━━ Collected data ━━
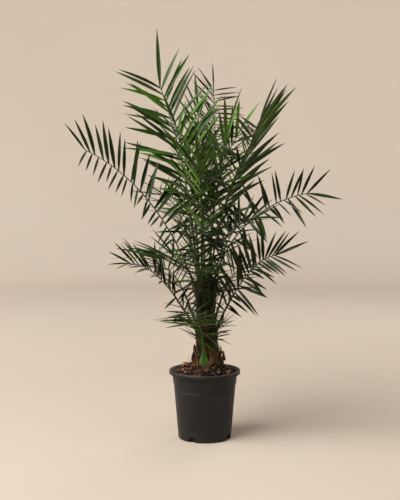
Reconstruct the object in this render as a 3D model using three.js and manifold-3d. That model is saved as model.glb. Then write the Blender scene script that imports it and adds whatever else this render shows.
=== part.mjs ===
// Pygmy date palm in a nursery pot. Millimetres, +Z up. The origin is the middle of the pot's
// flat underside; +X is to the right and -Y towards someone who looks at the plant's front.
//
// The pot holds a root ball of damp bark compost. A short stem clad in old leaf bases stands on
// the compost, and the fronds leave it in a spiral: low ones arch out, young ones stand upright.
// A frond is one rib with two rows of stiff pointed leaflets. A frond that arches far over is
// two pieces, its bare stalk and its blade, which meet just below the first leaflets.

import * as THREE from 'three';
import { mergeVertices } from 'three/addons/utils/BufferGeometryUtils.js';
import Module from 'manifold-3d';

// ---------- Driving sizes ----------

const CLEARANCE = 0.3; // air between two pieces that touch
const SHORTEST_EDGE = 0.03; // joins leave slivers, and anything smaller than this is smoothed away

const POT = {
  height: 230,
  rimRadius: 120,
  collarRadius: 110.4, // under the rim
  stepHeight: 184, // where the collar steps in to the wall
  stepIn: 1.8,
  footRadius: 89,
  wall: 2.6,
  floor: 4,
  rimHeight: 12,
  segments: 36,
};

const DRAIN = { count: 4, first: 62, width: 22, height: 19, depth: 14 }; // notches at the foot

const COMPOST = { edge: 213, crown: 244, crownRadius: 56 };

const STEM = {
  foot: COMPOST.crown + CLEARANCE,
  top: 530,
  footOffset: 10, // sideways place of its foot; the stem leans back towards the pot's middle
  topOffset: -2,
  sides: 14,
};

// Old leaf bases that clad the stem, in a rising spiral
const HUSK = { count: 30, turn: 137.5, low: 266, high: 440, length: 62, width: 30, depth: 10 };

const LEAFLET = {
  width: 0.088, // as a share of its length
  narrowest: 7.5,
  broadest: 15,
  depth: 2.2,
  widest: 0.38, // where along its length it is widest
  atStalk: 0.5, // length of the first ones against the longest
  rise: 1.5,
  fallOff: 0.2, // how much shorter the last ones are again
};

// How far leaflets stray from an even row: in place, angles and length
const STRAY = { place: 0.5, open: 14, vee: 22, tilt: 40, length: 0.24, moreAtStalk: 2.6 };

// Room that leaflets leave round other pieces
const ROOM = { overRim: 6, besideRim: 10, stem: 16, stemTop: 8, stalk: 1.35 };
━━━
Your instructions
Print the material above verbatim, first line through the line containing "the first leaflets.", both included.

Answer in full
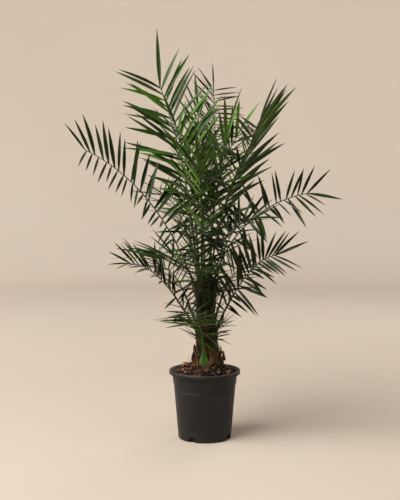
Reconstruct the object in this render as a 3D model using three.js and manifold-3d. That model is saved as model.glb. Then write the Blender scene script that imports it and adds whatever else this render shows.
=== part.mjs ===
// Pygmy date palm in a nursery pot. Millimetres, +Z up. The origin is the middle of the pot's
// flat underside; +X is to the right and -Y towards someone who looks at the plant's front.
//
// The pot holds a root ball of damp bark compost. A short stem clad in old leaf bases stands on
// the compost, and the fronds leave it in a spiral: low ones arch out, young ones stand upright.
// A frond is one rib with two rows of stiff pointed leaflets. A frond that arches far over is
// two pieces, its bare stalk and its blade, which meet just below the first leaflets.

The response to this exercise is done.